While the protests faded by last autumn, many – not the least the protest organizers themselves – say Prime Minister Binyamin Netanyahu did too little to address the problem. Many observers expect the movement to come back to life in the spring and summer.

“There are a lot of people who remain very active and are planning summer activities. They are really determined to do it and this time it will be more planned than last time around, a lot more effective,” said Roni Kaufman, a lecturer in the social work department of Ben-Gurion University. “The activists haven’t disappeared.”

Israel is not alone is seeing its middle class come under pressure. In the United States, for instance, the percentage of households whose income falls within 50 percent of the median dropped to 42.4 percent of the total last year, from 44 percent in 2000 and just over 50 percent in 1970. Some economists blame factors such as a globalized economy that has eliminated many well-paying jobs in the industrialized West, as well as tax polices that favor the wealthy.

The Israeli economy has shared many of these global trends, but the declining weight of its middle class comes as the economy, by almost every other measure, has been thriving for the last decade. Economic growth barely stalled during the 2008/09 global recession and Israel’s jobless rate fell to 5.4 percent in the fourth quarter of last year, the lowest in 30 years.

But the Bank of Israel found that the prices for products and services used by the middle class, which include everything from housing to automobile upkeep and education, have started increasing faster than incomes. Incomes were rising faster for the decade until 2007, but the trend has since reversed, the bank found. Meanwhile, government spending on services that benefit the middle class most, like health and education, remain low by Western standards.

On the balance, the Bank of Israel believes the country’s middle class is unhappy. “They are the ones most likely to say that the burden – social, economic and security – are carried by them, but that they feel that their standard of living and the quality of services they get from the state are deteriorating,” the bank report stated.

A poll conducted last June by the Israel Democracy Institute and Tel Aviv University found that three-quarters of those surveyed said their economic conditions had worsened in recent years or remained the same. Only three percent said it had “greatly improved,” according to the poll.

Zeira attributed middle-class squeeze to multiple factors, among them the increased use of workers under temporary contracts, who tend to be hired at lower wages and with fewer social benefits than those directly on the payrolls of government and corporate employers. As well, the large number of foreign workers in Israel, he argued, has driven down wages even for the middle class.

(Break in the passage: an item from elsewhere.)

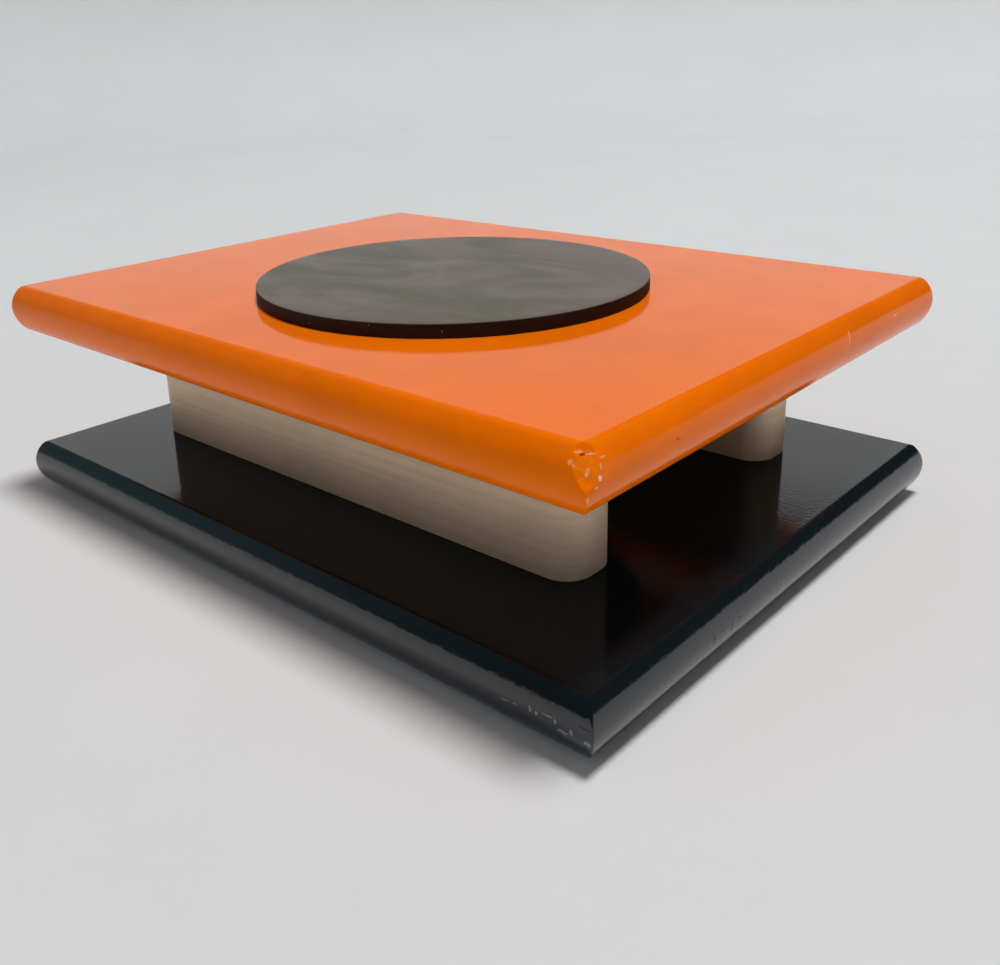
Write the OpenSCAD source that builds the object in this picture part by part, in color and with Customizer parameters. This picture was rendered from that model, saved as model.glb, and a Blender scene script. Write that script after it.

This means that, even as gross domestic product per capita and productivity have risen in Israel, middle- income earners have not seen those gains reflected in their paycheques.

Kaufman dismissed the impact of globalization as a factor in the decline of the middle class and puts the blame on Netanyahu’s free-market economic policies. “In the last decade, the labor market has changed. There is no unemployment. People are working, but not full time and at lower wages,” Kaufman claimed, urging the government to create new, full-time jobs by reviving the social services that have been cut back over the last decade. He added, “A welfare state gives a lot of work to middle-class professionals. They’re the big beneficiaries from it, even if it serves the poor.”

The Bank of Israel figures indicate how important full-time work is to the middle class. Among middle-class families, more than 40 percent had two full-time wage earners.

Zeira, who acted as an adviser on economic policy to last summer’s protest movement, believes the most effective way to reverse the trend would be for the government to increase social spending. His committee recommended last summer that the budget should be increased by 2.5 percentage points of GDP, which would work out to about 20 billion shekels ($5.3 billion Cdn) annually.